Teradata R Package Function Reference - TextTagger - Teradata R Package - Look here for syntax, methods and examples for the functions included in the Teradata R Package.

Description

The TextTagging function tags text documents according to user-defined rules that use text-processing and logical operators.

Usage

  td_text_tagger_mle (
      data = NULL,
      rules.data = NULL,
      language = "en",
      rules = NULL,
      tokenize = FALSE,
      outputby.tag = FALSE,
      tag.delimiter = ",",
      accumulate = NULL,
      data.sequence.column = NULL,
      rules.data.sequence.column = NULL
  )

Arguments

`data`	Required Argument. The input tbl_teradata object that contains the texts.
`rules.data`	Optional Argument. The input tbl_teradata that contains the rules.
`language`	Optional Argument. Specifies the language of the input text: "en": English (default), "zh_CN": Simple Chinese, "zh_TW": Traditional Chinese. If "tokenize"" specifies TRUE, then the function uses the value of Language to create the word tokenizer. Default Value: "en" Permitted Values: en, zh_CN, zh_TW
`rules`	Optional Argument. Specifies the tag names and tagging rules. Use this argument if and only if you do not specify a rules table in the rules.data argument.
`tokenize`	Optional Argument. Specifies whether the function tokenizes the input text before evaluating the rules and tokenizes the text string parameter in the rule definition when parsing a rule. If you specify TRUE, then you must also specify the "language" argument. Default Value: FALSE
`outputby.tag`	Optional Argument. Specifies whether the function outputs a tuple when a text document matches multiple tags, which means that one tuple in the output stands for one document and the matched tags are listed in the output column tag. Default Value: FALSE
`tag.delimiter`	Optional Argument. Specifies the delimiter that separates multiple tags in the output column tag if outputby.tag has the value FALSE (the default). If outputby.tag is set to TRUE, specifying this argument causes an error. Default Value: ","
`accumulate`	Optional Argument. Specifies the names of text tbl_teradata columns to copy to the output table. Note: Do not use the name "tag" for an accumulate argument value, because the function uses that name for the output table column that contains the tags.
`data.sequence.column`	Optional Argument.
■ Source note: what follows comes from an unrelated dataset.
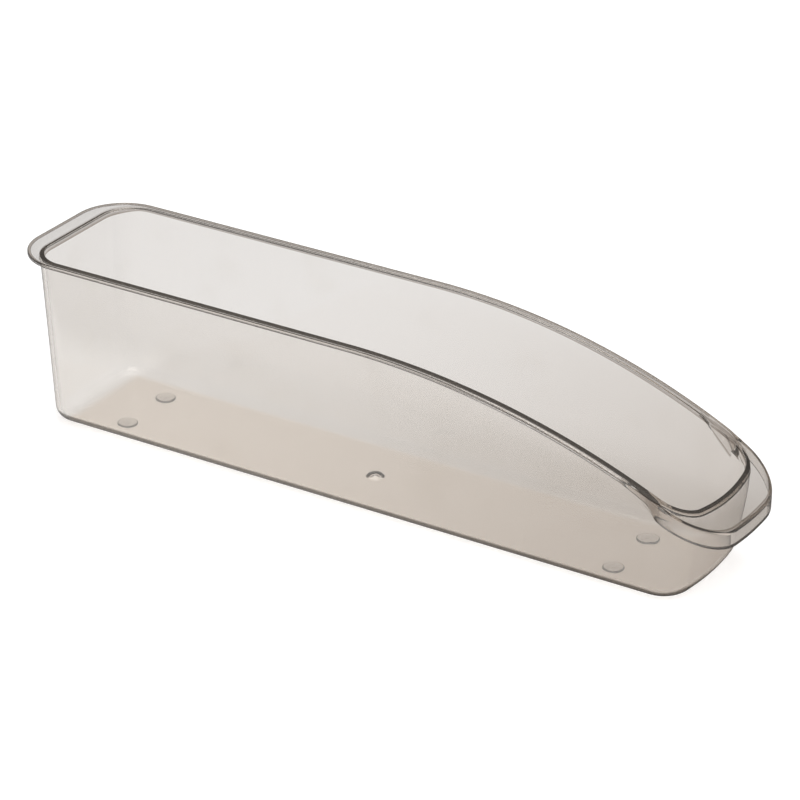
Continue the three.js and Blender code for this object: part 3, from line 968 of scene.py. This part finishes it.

Specifies the vector of column(s) that uniquely identifies each row of the input argument "data". The argument is used to ensure deterministic results for functions which produce results that vary from run to run.
`rules.data.sequence.column`	Optional Argument. Specifies the vector of column(s) that uniquely identifies each row of the input argument "rules.data". The argument is used to ensure deterministic results for functions which produce results that vary from run to run.

Value

Function returns an object of class "td_text_tagger_mle" which is a named list containing Teradata tbl object.
Named list member can be referenced directly with the "$" operator using name: result.

Examples

    # Get the current context/connection
    con <- td_get_context()$connection
    
    # Load example data.
    loadExampleData("texttagger_example", "text_inputs", "rule_inputs")
    
    # Create remote tibble objects.
    text_inputs <- tbl(con, "text_inputs")
    rule_inputs <- tbl(con, "rule_inputs")
    
    # Example 1 - Specifying rules as an argument
    td_text_tagger_out1 <- td_text_tagger_mle(data = text_inputs,
                                         outputby.tag = TRUE,
                                         rules=c('contain(content, "floods",1,) or contain(content,"tsunamis",1,) AS Natural-Disaster',
                                         'contain(content,"Roger",1,) and contain(content,"Nadal",1,) AS Tennis-Rivalry',
                                         'contain(titles,"Tennis",1,) and contain(content,"Roger",1,)  AS Tennis-Greats',
                                         'contain(content,"India",1,) and contain(content,"Pakistan",1,) AS Cricket-Rivalry',
                                         'contain(content,"Australia",1,) and contain(content,"England",1,) AS The-Ashes'),
                                         accumulate = c("id")
                                         )
    
    # Example 2 -  Using rules specified in a table
    td_text_tagger_out2 <- td_text_tagger_mle(data = text_inputs,
                                         rules.data = rule_inputs,
                                         accumulate = c("id")
                                         )
    
    # Example 3 - Specify dictionary file in rules argument
    td_text_tagger_out3 <- td_text_tagger_mle(data = text_inputs,
                                        rules=c('dict(content, "keywords.txt", 1,) and equal(titles, "Chennai Floods") AS Natural-Disaster',
                                        'dict(content, "keywords.txt", 2,) and equal(catalog, "sports") AS Great-Sports-Rivalry '),
                                         accumulate = c("id")
                                         )
                                         
    # Example 4 - Specify superdist in rules argument
    td_text_tagger_out4 <- td_text_tagger_mle(data = text_inputs,
                                        rules=c('superdist(content,"Chennai","floods",sent,,) AS Chennai-Flood-Disaster',
                                        'superdist(content,"Roger","titles",para, "Nadal",para) AS Roger-Champion',
                                        'superdist(content,"Roger","Nadal",para,,) AS Tennis-Rivalry',
                                        'contain(content,regex"[A|a]shes",2,) AS Aus-Eng-Cricket',
                                        'superdist(content,"Australia","won",nw5,,) AS Aus-victory'),
                                         accumulate = c("id")
                                         )